Anggota Pusat Keadilan Sosial, Harriet Tubman, berencana mendukung hak mahasiswa untuk protes. Namun, sebagai oposisi, kelompok bernama Stand With Us akan mengadakan unjuk rasa membela mahasiswa Yahudi ”Stand in Support of Jewish Students” untuk melawan kebencian dan antisemitisme.
Protes berskala nasional telah menarik perhatian Presiden Joe Biden. Juru bicara Dewan Keamanan Nasional Gedung Putih, John Kirby, mengatakan kepada ABC News, presiden memahami sentimen yang sangat kuat mengenai perang di Gaza.
”Dia memahami hal itu. Dia menghormatinya, dan seperti yang telah dia katakan berkali-kali, kami tentu saja menghormati hak untuk protes damai,” kata Kirby. Ia menambahkan, presiden mengecam antisemitisme dan ujaran kebencian.
Menurut Kirby, masyarakat harus mempunyai kemampuan untuk mengutarakan pandangan mereka dan berbagi perspektif mereka secara publik. Namun, hal itu harus dilakukan secara damai.
Rusuh
Pada Minggu (28/4/2024) waktu setempat, unjuk rasa di Universitas California Los Angeles (UCLA) yang awalnya damai berubah rusuh. Kerusuhan dipicu aksi beberapa pengunjuk rasa yang berusaha menerobos penghalang yang dibuat pihak kampus untuk memisahkan kedua pengunjuk rasa pro-Palestina dan pro-Yahudi.
Anggota dari dua kelompok pengunjuk rasa itu saling dorong sembari meneriakkan slogan serta hinaan. Beberapa di antara mereka berkelahi dan saling pukul. Polisi kampus yang bersenjatakan tongkat akhirnya memisahkan dua kelompok itu. Polisi Los Angeles tidak terlibat dalam aksi itu dan tak ada penangkapan.
Wakil Rektor UCLA Bidang Komunikasi Strategis Mary Osako menyatakan penyesalan atas kerusuhan itu. ”UCLA memiliki sejarah panjang sebagai tempat protes damai, dan kami sedih atas kekerasan yang terjadi,” sebut Osako dalam pernyataan.
UCLA menyatakan, unjuk rasa dari dua kelompok berbeda di kampus itu melibatkan orang-orang dari luar universitas. Universitas mengizinkan dua kelompok di kampus untuk mengekspresikan pandangan mereka.
Protes yang terus membesar ditanggapi pimpinan sejumlah universitas dengan kebijakan beragam, mulai dari penutupan area kampus, penghentian perkuliahan tatap muka yang digantikan jarak jauh, hingga penundaan acara kelulusan.

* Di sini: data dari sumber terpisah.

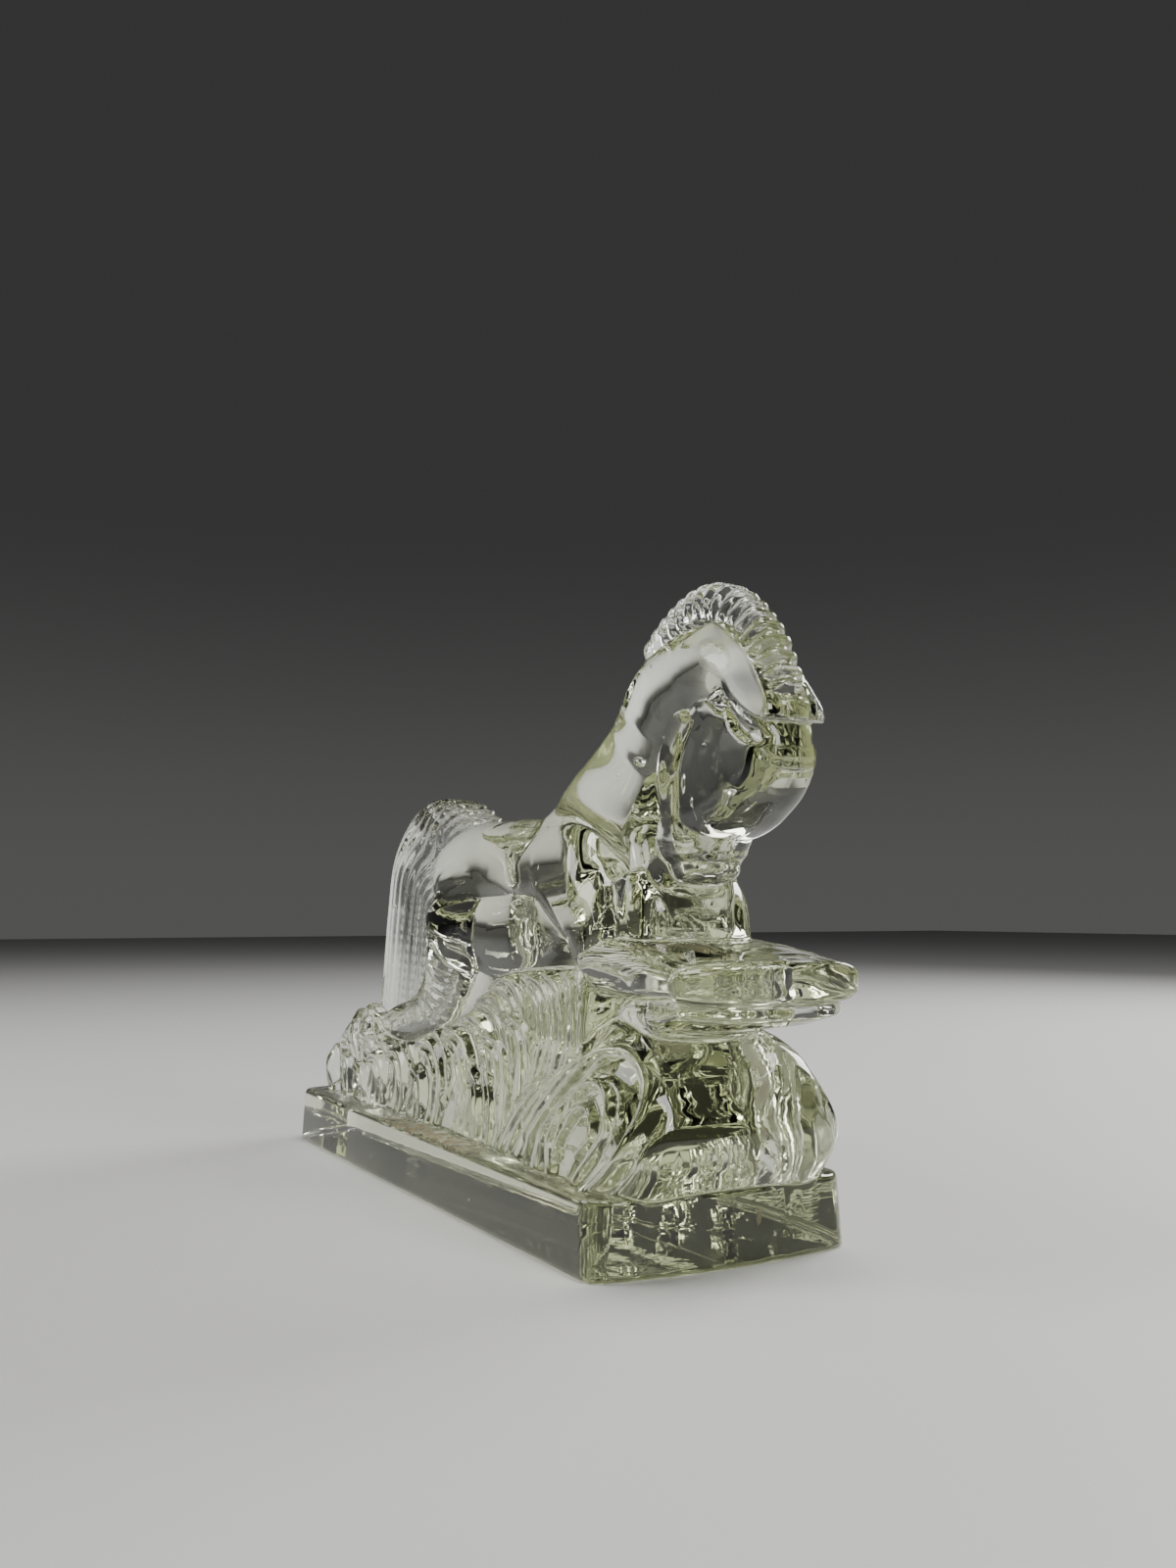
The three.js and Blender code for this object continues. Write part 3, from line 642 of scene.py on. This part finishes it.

Di USC, pimpinan kampus telah membatalkan upacara pembukaan utama kelulusan. Sebelumnya, pimpinan kampus membatalkan pidato perpisahan kelulusan yang direncanakan dibacakan seorang mahasiswa Muslim. Mahasiswa itu mengatakan, dirinya dibungkam oleh kebencian anti-Palestina.
Wali Kota Los Angeles Karen Bass mengatakan, dia yakin pembatalan acara tersebut adalah keputusan yang harus mereka ambil. ”Mereka memperkirakan 65.000 orang di kampus, dan mereka merasa tidak aman,” kata Bass di acara State of the Union di CNN.